Oh, by the way, some people will get very rich off the Geithner plan. Some hedge and equity fund managers could make hundreds of millions or even billions off the Geithner plan. And, under current law, they will pay a lower tax rate on this money than a schoolteacher or firefighter. Are you sold yet?

One other outcome of the Geithner plan is that the folks who bankrupted their banks and wrecked the economy will be able to continue to earn multi-million dollar salaries. Of course this is necessary, because who else has the skills to run these banks, other than the people who drove them into bankruptcy?

For some reason, every plan the EMHB have developed so far involves using taxpayer dollars to subsidize the bankrupt banks and keep them breathing a little bit longer, while offering opportunities for other Wall Street actors to get hugely wealthy. Some people say that the EMHB keep coming up with plans that enrich the Wall Street crew because they are so closely tied to the Wall Street financial interests.

It is, of course, possible that the EMHB are too closely tied to the financial industry, but it's also possible that they just lack the creativity and imagination to think of a plan that doesn't enrich the Wall Street crew. After all, these people lacked the ability to see an $8 trillion housing bubble, the largest financial bubble in the history of the world. So, let's see if we can help them out.

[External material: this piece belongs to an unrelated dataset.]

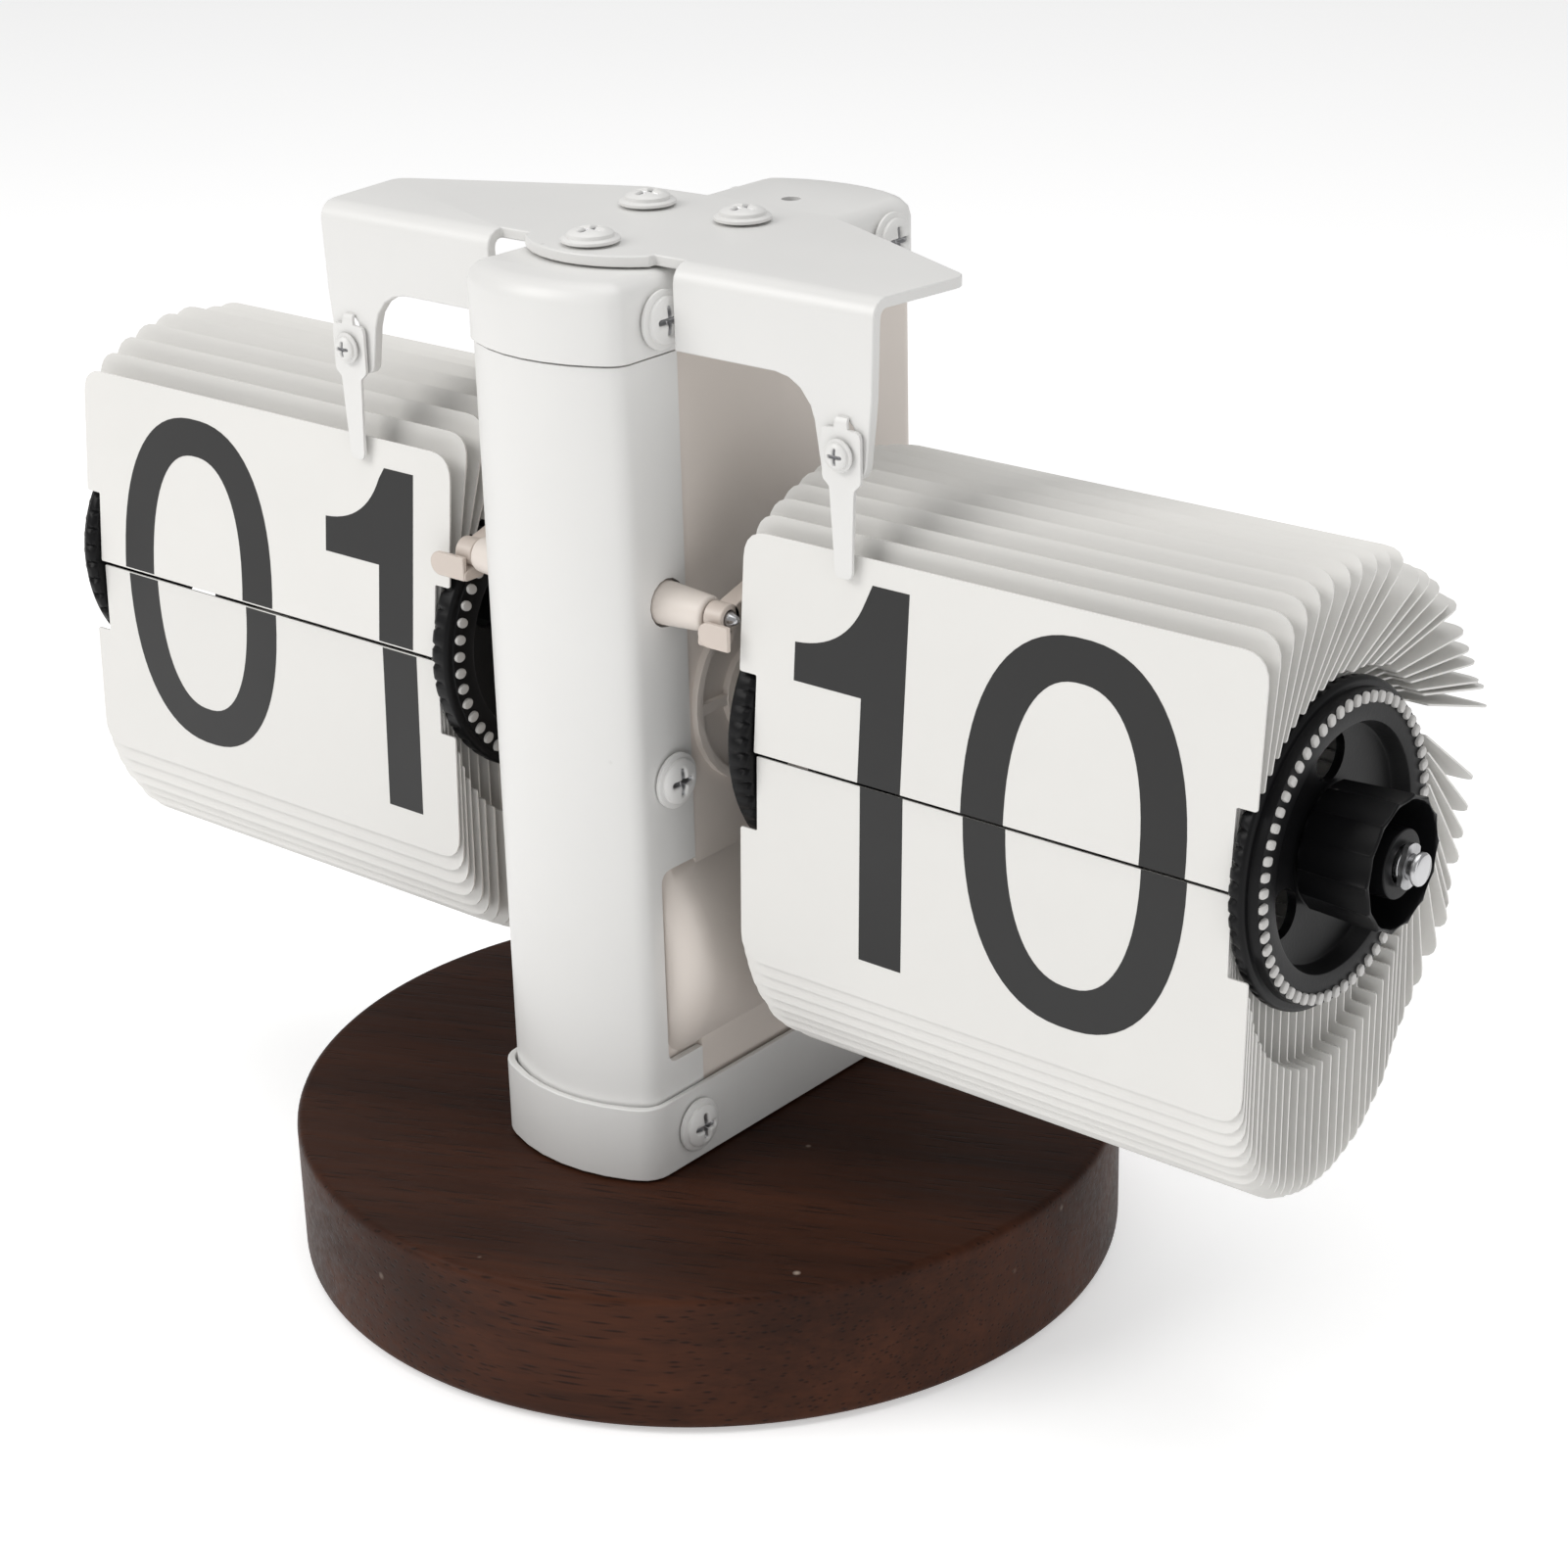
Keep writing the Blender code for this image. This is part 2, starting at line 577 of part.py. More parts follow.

The core problem is that many of the largest banks are bankrupt. They are currently concealing this bankruptcy by listing assets on their books at prices that are far above their market value. In principle, they can do this for a long time, unless the government forces them to write-down the value of these assets. As long as the banks are bankrupt, they will not make new loans, limiting the ability of many businesses to get capital.

Instead of Geithner's plan to allow banks to sell these assets at a subsidized price, we can go the other way. Geithner could have announced a plan to clean up the banks, following a standard FDIC-type takeover.

This approach could harness the power of existing bondholders to help the government clean up the banks quickly. Geithner could, for example, promise to honor the banks' commitments to bondholders in full, if the banks recognized their losses immediately. Bondholders, however, would be offered a lower payback rate for each month that the banks waited.

So, if a bank waited one month, the bondholders would only get a guarantee for 90 percent of the value of their assets. If the bank waited two months, the payback would fall to 85 percent and so on. (Note the issue here is bank bonds that the government has no legal or moral obligation to pay off. The government will, of course, pay off the banks' FDIC-insured deposits.)

Under this kind of a plan, bondholders would place enormous pressure on the banks to recognize their losses. Bank executives that refused to own up to the bank's bad assets might even face personal liability. In other words, executives who lie about their bank's assets might not just lose the bonuses that came out of TARP money, they also might lose the tens or hundreds of millions of dollars they "earned" during the housing bubble.